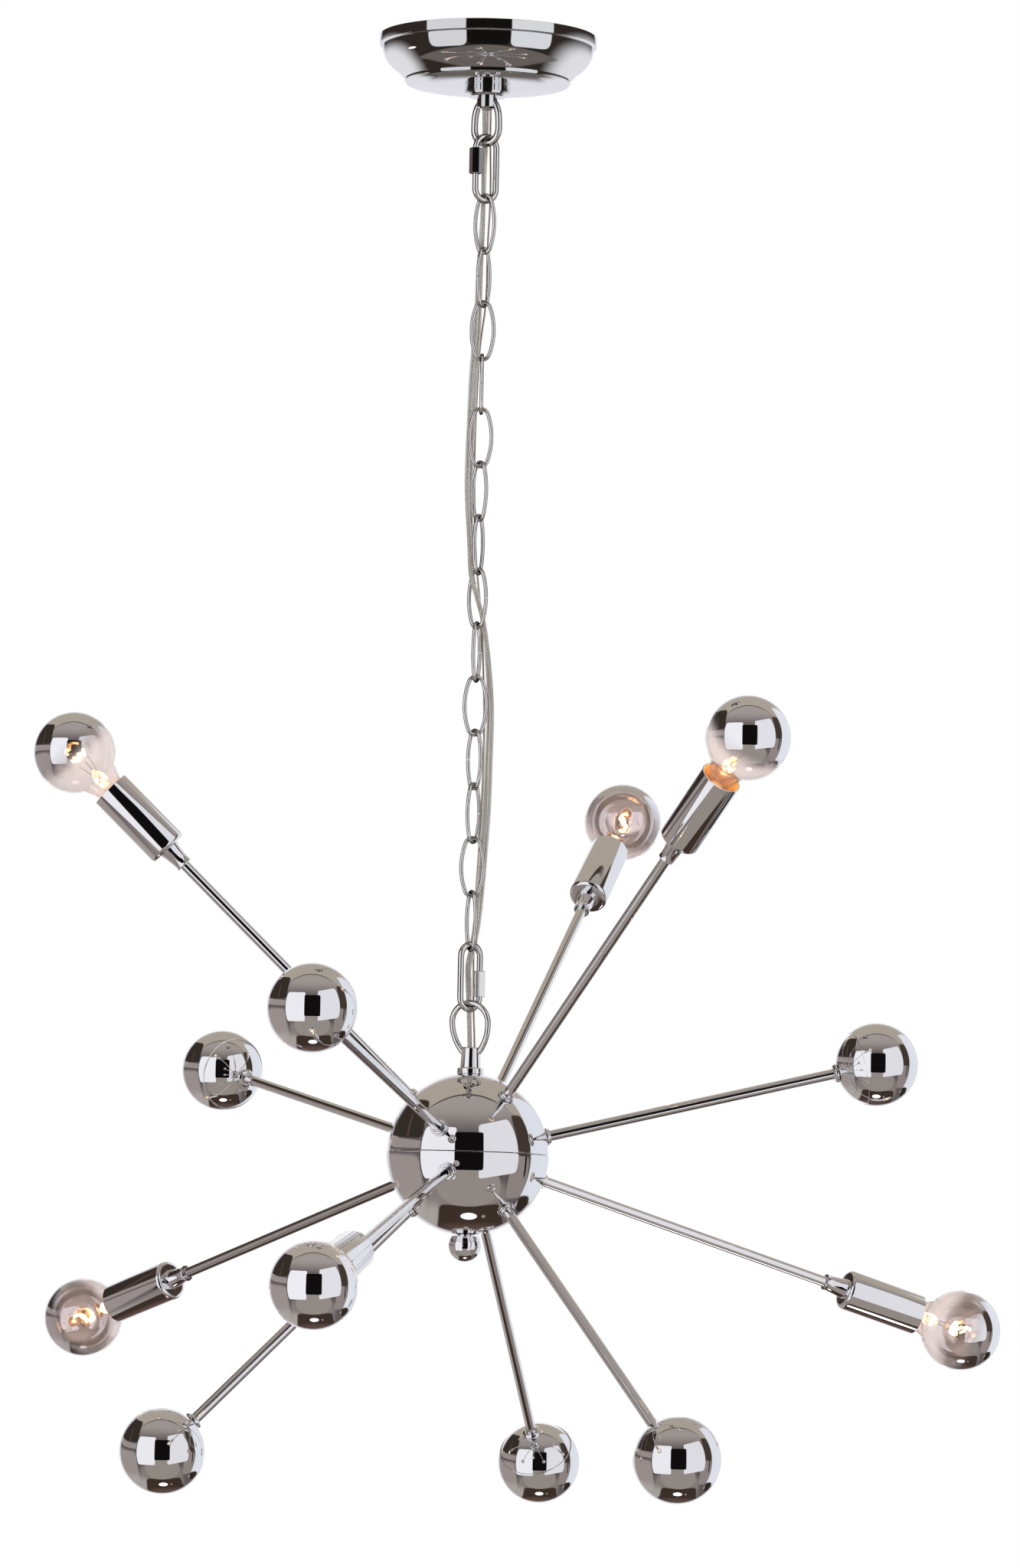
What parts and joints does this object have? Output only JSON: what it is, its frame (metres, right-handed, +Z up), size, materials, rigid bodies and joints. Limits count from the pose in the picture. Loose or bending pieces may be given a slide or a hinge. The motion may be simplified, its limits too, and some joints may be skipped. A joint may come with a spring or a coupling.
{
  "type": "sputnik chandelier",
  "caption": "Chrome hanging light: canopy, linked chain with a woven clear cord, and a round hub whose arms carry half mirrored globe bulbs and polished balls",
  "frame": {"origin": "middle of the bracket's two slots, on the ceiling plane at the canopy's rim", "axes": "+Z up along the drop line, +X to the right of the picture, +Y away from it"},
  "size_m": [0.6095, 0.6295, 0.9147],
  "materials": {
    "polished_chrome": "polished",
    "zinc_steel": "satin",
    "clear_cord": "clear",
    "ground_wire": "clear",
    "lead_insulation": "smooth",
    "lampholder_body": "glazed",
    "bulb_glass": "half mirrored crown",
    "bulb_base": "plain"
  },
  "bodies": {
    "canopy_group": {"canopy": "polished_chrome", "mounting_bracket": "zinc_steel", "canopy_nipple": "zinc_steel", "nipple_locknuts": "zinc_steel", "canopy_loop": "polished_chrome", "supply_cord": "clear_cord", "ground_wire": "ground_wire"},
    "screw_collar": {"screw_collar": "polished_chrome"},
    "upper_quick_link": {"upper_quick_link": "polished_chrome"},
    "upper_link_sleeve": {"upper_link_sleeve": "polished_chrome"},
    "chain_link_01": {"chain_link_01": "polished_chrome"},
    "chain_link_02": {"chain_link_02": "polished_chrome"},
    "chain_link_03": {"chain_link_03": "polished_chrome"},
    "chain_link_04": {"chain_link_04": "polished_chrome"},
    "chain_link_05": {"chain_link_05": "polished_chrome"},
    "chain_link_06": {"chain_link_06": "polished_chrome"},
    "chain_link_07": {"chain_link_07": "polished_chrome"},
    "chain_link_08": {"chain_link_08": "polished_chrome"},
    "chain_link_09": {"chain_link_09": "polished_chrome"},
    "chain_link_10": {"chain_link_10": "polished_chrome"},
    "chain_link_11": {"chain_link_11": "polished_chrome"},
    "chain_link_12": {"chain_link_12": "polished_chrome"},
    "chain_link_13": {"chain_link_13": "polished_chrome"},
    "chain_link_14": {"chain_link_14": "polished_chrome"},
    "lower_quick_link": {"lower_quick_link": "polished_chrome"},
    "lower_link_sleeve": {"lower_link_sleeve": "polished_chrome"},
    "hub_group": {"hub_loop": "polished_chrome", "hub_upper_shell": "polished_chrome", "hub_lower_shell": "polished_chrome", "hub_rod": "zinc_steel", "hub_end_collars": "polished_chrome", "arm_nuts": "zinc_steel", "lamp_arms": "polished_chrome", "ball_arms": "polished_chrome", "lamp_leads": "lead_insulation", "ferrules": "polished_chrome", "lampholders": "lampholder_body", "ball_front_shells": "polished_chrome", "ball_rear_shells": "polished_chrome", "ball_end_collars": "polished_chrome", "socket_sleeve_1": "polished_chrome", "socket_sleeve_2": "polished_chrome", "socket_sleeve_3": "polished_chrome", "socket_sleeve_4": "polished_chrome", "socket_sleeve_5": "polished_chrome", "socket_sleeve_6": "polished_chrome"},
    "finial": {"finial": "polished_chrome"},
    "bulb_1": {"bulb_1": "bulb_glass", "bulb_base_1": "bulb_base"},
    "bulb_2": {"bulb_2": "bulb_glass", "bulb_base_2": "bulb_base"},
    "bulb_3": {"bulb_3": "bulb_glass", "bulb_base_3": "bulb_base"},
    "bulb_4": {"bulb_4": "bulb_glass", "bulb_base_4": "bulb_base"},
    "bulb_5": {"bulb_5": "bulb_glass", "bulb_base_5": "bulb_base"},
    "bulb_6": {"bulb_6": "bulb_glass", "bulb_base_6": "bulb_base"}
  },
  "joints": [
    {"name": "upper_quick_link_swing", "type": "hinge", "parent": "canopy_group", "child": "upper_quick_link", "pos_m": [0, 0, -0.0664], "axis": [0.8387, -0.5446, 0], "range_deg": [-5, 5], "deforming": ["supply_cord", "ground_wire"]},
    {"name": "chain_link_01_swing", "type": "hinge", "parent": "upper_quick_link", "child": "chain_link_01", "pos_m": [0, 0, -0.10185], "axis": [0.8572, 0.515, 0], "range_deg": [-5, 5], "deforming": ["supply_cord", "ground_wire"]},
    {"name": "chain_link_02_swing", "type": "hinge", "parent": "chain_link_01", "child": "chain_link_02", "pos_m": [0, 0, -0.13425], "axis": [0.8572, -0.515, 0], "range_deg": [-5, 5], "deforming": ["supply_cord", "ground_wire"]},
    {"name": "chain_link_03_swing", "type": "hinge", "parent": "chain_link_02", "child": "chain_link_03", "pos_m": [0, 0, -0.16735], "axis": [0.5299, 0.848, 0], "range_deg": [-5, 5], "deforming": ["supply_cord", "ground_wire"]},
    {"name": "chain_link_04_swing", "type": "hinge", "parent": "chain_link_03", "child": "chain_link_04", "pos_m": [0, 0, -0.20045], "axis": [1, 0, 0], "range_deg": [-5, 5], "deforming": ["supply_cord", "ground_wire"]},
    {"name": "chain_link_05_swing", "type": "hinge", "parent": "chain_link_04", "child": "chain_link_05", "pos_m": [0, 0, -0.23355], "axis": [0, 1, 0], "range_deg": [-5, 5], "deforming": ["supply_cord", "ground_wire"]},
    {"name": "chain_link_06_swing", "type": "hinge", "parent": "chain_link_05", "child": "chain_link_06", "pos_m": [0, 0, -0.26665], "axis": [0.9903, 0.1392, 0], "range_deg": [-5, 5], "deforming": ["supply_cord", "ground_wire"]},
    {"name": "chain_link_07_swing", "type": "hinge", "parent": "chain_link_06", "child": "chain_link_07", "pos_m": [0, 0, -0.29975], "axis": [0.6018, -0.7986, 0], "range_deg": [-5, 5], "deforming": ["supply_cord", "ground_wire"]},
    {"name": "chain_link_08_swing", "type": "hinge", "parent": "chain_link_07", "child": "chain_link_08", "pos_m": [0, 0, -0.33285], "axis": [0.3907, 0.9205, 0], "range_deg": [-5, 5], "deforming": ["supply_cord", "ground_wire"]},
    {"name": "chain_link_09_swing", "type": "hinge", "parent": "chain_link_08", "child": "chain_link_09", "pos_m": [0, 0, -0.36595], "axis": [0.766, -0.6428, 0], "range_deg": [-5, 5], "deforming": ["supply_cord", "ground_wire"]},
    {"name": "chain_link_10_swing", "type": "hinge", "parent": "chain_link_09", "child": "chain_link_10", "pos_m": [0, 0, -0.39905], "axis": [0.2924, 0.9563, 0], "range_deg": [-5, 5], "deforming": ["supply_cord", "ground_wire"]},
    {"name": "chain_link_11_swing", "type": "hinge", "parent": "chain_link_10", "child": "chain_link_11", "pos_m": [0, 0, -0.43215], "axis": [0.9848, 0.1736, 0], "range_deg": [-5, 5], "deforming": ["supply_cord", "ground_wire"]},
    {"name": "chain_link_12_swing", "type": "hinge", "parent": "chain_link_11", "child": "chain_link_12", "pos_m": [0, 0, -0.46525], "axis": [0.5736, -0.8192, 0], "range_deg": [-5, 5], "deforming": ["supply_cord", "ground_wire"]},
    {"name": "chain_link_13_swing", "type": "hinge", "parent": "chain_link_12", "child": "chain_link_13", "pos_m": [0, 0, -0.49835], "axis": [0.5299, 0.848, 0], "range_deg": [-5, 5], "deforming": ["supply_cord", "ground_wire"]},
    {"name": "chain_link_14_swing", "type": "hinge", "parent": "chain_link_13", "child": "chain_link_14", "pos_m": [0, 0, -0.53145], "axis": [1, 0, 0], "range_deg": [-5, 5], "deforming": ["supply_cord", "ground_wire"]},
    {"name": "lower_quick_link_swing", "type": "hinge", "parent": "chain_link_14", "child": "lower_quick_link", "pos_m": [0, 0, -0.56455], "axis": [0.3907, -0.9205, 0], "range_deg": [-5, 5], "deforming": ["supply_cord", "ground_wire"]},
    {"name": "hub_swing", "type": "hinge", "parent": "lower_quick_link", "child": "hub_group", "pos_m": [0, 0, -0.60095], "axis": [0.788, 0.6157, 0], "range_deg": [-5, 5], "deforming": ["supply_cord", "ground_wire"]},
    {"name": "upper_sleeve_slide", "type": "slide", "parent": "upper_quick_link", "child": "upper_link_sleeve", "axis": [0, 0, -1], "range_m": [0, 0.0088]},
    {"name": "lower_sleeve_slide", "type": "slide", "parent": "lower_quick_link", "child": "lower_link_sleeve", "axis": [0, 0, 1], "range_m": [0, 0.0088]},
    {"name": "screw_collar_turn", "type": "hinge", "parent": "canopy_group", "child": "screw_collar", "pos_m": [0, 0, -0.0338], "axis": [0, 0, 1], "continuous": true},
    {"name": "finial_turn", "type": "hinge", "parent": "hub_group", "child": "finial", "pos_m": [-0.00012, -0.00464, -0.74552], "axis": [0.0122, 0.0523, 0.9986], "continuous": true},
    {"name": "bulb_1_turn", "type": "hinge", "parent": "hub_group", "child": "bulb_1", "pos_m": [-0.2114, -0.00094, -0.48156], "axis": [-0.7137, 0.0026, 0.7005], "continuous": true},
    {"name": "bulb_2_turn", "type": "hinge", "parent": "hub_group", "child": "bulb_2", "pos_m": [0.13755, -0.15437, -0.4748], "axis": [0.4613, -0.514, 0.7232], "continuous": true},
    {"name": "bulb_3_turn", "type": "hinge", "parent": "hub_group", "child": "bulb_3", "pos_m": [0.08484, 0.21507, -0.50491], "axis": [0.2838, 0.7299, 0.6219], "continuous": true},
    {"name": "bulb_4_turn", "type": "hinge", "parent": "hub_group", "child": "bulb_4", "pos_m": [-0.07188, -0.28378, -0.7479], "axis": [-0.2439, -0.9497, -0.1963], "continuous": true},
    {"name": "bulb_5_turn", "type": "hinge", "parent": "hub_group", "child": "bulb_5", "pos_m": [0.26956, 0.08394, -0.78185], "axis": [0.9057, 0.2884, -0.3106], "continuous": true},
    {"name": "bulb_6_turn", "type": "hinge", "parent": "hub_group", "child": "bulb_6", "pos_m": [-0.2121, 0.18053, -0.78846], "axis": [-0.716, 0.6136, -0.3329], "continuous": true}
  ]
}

...

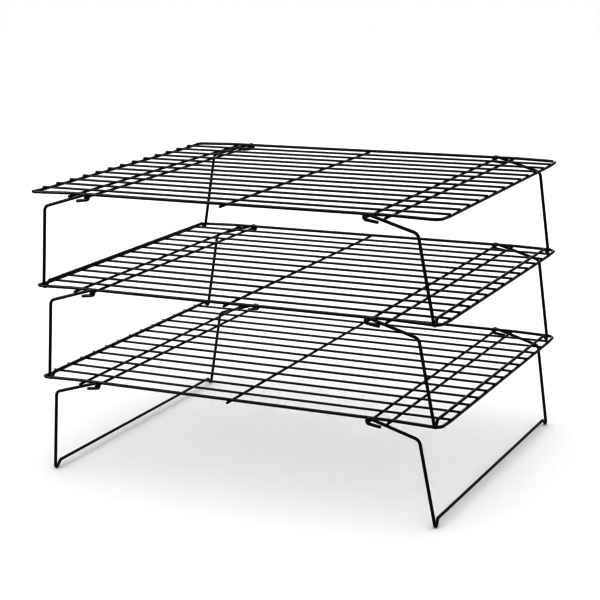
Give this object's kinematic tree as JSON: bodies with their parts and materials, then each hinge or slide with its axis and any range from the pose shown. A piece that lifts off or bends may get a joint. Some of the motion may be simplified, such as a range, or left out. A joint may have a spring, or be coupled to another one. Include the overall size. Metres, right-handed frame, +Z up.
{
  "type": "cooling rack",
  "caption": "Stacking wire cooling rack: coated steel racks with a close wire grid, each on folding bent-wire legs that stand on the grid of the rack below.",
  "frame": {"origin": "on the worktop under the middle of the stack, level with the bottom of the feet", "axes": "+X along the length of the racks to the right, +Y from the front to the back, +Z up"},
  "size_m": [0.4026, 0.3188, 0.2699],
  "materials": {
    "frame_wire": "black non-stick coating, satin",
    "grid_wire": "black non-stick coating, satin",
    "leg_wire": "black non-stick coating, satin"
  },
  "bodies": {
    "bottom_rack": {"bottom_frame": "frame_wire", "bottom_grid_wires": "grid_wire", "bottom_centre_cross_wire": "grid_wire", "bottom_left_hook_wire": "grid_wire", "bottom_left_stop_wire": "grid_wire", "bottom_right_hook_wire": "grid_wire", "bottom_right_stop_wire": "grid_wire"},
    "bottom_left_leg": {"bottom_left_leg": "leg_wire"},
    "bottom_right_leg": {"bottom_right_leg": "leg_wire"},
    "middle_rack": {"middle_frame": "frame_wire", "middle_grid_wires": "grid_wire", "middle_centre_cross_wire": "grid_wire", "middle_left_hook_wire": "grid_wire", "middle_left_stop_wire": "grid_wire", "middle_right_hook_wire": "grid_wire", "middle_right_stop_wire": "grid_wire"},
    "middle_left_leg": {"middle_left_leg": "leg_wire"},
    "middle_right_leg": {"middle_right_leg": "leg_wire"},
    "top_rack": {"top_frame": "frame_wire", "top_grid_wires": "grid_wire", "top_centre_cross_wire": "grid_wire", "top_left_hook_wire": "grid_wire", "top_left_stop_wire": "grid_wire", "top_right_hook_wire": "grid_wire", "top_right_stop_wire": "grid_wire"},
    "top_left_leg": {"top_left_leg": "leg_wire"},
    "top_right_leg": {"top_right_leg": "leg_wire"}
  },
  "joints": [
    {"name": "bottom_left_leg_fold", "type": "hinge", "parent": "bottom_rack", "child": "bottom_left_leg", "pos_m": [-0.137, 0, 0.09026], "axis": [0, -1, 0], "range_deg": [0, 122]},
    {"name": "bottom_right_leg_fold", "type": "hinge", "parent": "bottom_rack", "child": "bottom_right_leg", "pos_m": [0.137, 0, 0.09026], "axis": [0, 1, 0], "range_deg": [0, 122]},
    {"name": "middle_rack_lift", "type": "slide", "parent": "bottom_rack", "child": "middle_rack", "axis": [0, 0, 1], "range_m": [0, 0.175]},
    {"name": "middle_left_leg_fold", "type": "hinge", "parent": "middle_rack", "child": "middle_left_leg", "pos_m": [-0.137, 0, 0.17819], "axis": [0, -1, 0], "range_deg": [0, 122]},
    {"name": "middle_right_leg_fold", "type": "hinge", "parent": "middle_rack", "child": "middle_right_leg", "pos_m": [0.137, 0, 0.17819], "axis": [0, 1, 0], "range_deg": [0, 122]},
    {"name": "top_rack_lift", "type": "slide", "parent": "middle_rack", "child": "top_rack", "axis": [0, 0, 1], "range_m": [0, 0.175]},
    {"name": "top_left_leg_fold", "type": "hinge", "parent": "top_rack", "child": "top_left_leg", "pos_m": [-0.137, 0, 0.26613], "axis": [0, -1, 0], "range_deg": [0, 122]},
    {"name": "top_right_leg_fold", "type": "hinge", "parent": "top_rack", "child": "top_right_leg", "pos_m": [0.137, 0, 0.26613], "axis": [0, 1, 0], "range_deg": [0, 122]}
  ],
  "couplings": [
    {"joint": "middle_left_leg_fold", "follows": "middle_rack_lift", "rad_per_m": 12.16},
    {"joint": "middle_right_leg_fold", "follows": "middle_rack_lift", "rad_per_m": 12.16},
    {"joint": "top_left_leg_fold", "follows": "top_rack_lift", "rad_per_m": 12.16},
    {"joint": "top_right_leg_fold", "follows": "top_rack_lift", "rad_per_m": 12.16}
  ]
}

--

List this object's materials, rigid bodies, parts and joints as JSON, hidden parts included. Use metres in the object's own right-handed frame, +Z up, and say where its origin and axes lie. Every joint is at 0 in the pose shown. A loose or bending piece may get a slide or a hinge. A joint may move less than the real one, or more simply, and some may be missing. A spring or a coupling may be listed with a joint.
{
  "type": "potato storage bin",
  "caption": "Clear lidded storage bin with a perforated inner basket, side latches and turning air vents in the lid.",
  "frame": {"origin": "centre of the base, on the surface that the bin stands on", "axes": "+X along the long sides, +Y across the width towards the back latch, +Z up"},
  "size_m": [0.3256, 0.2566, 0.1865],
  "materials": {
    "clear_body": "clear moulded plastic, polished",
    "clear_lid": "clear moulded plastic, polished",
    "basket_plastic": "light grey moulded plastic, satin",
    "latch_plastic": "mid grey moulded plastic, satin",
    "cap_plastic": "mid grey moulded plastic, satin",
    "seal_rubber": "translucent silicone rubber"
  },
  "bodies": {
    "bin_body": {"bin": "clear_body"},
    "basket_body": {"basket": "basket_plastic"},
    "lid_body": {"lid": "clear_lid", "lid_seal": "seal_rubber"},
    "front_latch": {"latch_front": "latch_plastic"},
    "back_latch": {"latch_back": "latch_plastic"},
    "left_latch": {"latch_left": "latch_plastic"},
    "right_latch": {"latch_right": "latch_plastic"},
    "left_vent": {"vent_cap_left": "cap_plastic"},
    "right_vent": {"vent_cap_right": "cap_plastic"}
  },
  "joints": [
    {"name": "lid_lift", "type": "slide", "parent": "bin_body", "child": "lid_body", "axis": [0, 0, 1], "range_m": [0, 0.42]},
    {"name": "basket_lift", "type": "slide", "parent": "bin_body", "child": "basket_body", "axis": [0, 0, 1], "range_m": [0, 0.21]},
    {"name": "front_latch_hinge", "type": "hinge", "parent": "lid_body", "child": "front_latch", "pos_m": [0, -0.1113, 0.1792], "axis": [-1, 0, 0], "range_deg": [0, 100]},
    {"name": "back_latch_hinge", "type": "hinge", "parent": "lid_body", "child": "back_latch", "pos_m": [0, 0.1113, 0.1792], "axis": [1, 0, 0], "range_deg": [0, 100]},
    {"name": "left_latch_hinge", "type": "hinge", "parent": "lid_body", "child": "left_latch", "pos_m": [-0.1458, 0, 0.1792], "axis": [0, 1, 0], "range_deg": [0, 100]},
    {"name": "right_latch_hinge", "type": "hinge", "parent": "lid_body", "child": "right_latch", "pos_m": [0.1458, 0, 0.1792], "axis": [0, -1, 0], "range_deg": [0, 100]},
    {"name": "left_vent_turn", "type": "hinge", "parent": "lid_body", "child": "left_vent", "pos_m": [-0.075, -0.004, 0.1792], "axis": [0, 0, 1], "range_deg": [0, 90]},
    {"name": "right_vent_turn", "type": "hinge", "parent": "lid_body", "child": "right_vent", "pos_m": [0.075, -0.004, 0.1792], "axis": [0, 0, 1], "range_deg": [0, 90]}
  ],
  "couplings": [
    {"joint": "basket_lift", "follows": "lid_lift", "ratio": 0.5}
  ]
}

- What is required -
Copy each line of the listing in which the word "picture" can be found.

- Finished task -
What parts and joints does this object have? Output only JSON: what it is, its frame (metres, right-handed, +Z up), size, materials, rigid bodies and joints. Limits count from the pose in the picture. Loose or bending pieces may be given a slide or a hinge. The motion may be simplified, its limits too, and some joints may be skipped. A joint may come with a spring or a coupling.
  "frame": {"origin": "middle of the bracket's two slots, on the ceiling plane at the canopy's rim", "axes": "+Z up along the drop line, +X to the right of the picture, +Y away from it"},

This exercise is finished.